_Source data_
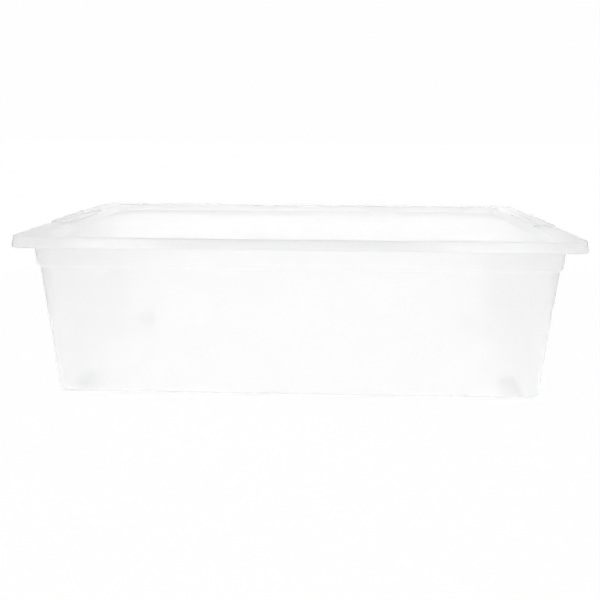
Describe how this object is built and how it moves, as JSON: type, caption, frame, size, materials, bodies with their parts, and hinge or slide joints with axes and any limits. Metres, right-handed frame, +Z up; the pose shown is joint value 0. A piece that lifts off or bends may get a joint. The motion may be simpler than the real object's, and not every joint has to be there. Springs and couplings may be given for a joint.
{
  "type": "under bed box",
  "caption": "Low, long storage tub of clear plastic with a closed lid, clip handles on both short ends and small wheels let into the floor.",
  "frame": {"origin": "on the ground, under the centre of the box's footprint", "axes": "+X along the long side, +Y from front to back along the short side, +Z up"},
  "size_m": [0.593, 0.397, 0.1771],
  "materials": {
    "tub_plastic": "clear natural polypropylene, slightly frosted, moulded satin gloss",
    "lid_plastic": "clear natural polypropylene, slightly frosted, moulded satin gloss",
    "latch_plastic": "natural polypropylene, thicker and cloudier than the tub",
    "wheel_plastic": "natural white moulded plastic, matte tread",
    "axle_plastic": "undyed white moulded plastic pin"
  },
  "bodies": {
    "tub": {"tub": "tub_plastic", "axle_front_left": "axle_plastic", "axle_front_right": "axle_plastic", "axle_back_left": "axle_plastic", "axle_back_right": "axle_plastic"},
    "lid": {"lid": "lid_plastic"},
    "latch_left": {"latch_left": "latch_plastic"},
    "latch_right": {"latch_right": "latch_plastic"},
    "wheel_front_left": {"wheel_front_left": "wheel_plastic"},
    "wheel_front_right": {"wheel_front_right": "wheel_plastic"},
    "wheel_back_left": {"wheel_back_left": "wheel_plastic"},
    "wheel_back_right": {"wheel_back_right": "wheel_plastic"}
  },
  "joints": [
    {"name": "lid_lift", "type": "slide", "parent": "tub", "child": "lid", "axis": [0, 0, 1], "range_m": [0, 0.12]},
    {"name": "latch_left_hinge", "type": "hinge", "parent": "lid", "child": "latch_left", "pos_m": [-0.2726, 0, 0.1748], "axis": [0, 1, 0], "range_deg": [0, 110]},
    {"name": "latch_right_hinge", "type": "hinge", "parent": "lid", "child": "latch_right", "pos_m": [0.2726, 0, 0.1748], "axis": [0, -1, 0], "range_deg": [0, 110]},
    {"name": "wheel_front_left_spin", "type": "hinge", "parent": "tub", "child": "wheel_front_left", "pos_m": [-0.2325, -0.1505, 0.0085], "axis": [0, 1, 0], "continuous": true},
    {"name": "wheel_front_right_spin", "type": "hinge", "parent": "tub", "child": "wheel_front_right", "pos_m": [0.2325, -0.1505, 0.0085], "axis": [0, 1, 0], "continuous": true},
    {"name": "wheel_back_left_spin", "type": "hinge", "parent": "tub", "child": "wheel_back_left", "pos_m": [-0.2325, 0.1505, 0.0085], "axis": [0, 1, 0], "continuous": true},
    {"name": "wheel_back_right_spin", "type": "hinge", "parent": "tub", "child": "wheel_back_right", "pos_m": [0.2325, 0.1505, 0.0085], "axis": [0, 1, 0], "continuous": true}
  ]
}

_Task directions_
Each line of the material should be duplicated exactly, please.

_Response below_
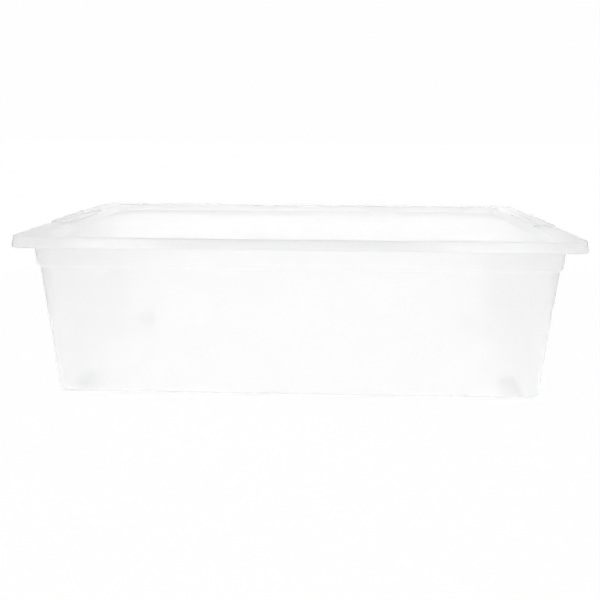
Describe how this object is built and how it moves, as JSON: type, caption, frame, size, materials, bodies with their parts, and hinge or slide joints with axes and any limits. Metres, right-handed frame, +Z up; the pose shown is joint value 0. A piece that lifts off or bends may get a joint. The motion may be simpler than the real object's, and not every joint has to be there. Springs and couplings may be given for a joint.
{
  "type": "under bed box",
  "caption": "Low, long storage tub of clear plastic with a closed lid, clip handles on both short ends and small wheels let into the floor.",
  "frame": {"origin": "on the ground, under the centre of the box's footprint", "axes": "+X along the long side, +Y from front to back along the short side, +Z up"},
  "size_m": [0.593, 0.397, 0.1771],
  "materials": {
    "tub_plastic": "clear natural polypropylene, slightly frosted, moulded satin gloss",
    "lid_plastic": "clear natural polypropylene, slightly frosted, moulded satin gloss",
    "latch_plastic": "natural polypropylene, thicker and cloudier than the tub",
    "wheel_plastic": "natural white moulded plastic, matte tread",
    "axle_plastic": "undyed white moulded plastic pin"
  },
  "bodies": {
    "tub": {"tub": "tub_plastic", "axle_front_left": "axle_plastic", "axle_front_right": "axle_plastic", "axle_back_left": "axle_plastic", "axle_back_right": "axle_plastic"},
    "lid": {"lid": "lid_plastic"},
    "latch_left": {"latch_left": "latch_plastic"},
    "latch_right": {"latch_right": "latch_plastic"},
    "wheel_front_left": {"wheel_front_left": "wheel_plastic"},
    "wheel_front_right": {"wheel_front_right": "wheel_plastic"},
    "wheel_back_left": {"wheel_back_left": "wheel_plastic"},
    "wheel_back_right": {"wheel_back_right": "wheel_plastic"}
  },
  "joints": [
    {"name": "lid_lift", "type": "slide", "parent": "tub", "child": "lid", "axis": [0, 0, 1], "range_m": [0, 0.12]},
    {"name": "latch_left_hinge", "type": "hinge", "parent": "lid", "child": "latch_left", "pos_m": [-0.2726, 0, 0.1748], "axis": [0, 1, 0], "range_deg": [0, 110]},
    {"name": "latch_right_hinge", "type": "hinge", "parent": "lid", "child": "latch_right", "pos_m": [0.2726, 0, 0.1748], "axis": [0, -1, 0], "range_deg": [0, 110]},
    {"name": "wheel_front_left_spin", "type": "hinge", "parent": "tub", "child": "wheel_front_left", "pos_m": [-0.2325, -0.1505, 0.0085], "axis": [0, 1, 0], "continuous": true},
    {"name": "wheel_front_right_spin", "type": "hinge", "parent": "tub", "child": "wheel_front_right", "pos_m": [0.2325, -0.1505, 0.0085], "axis": [0, 1, 0], "continuous": true},
    {"name": "wheel_back_left_spin", "type": "hinge", "parent": "tub", "child": "wheel_back_left", "pos_m": [-0.2325, 0.1505, 0.0085], "axis": [0, 1, 0], "continuous": true},
    {"name": "wheel_back_right_spin", "type": "hinge", "parent": "tub", "child": "wheel_back_right", "pos_m": [0.2325, 0.1505, 0.0085], "axis": [0, 1, 0], "continuous": true}
  ]
}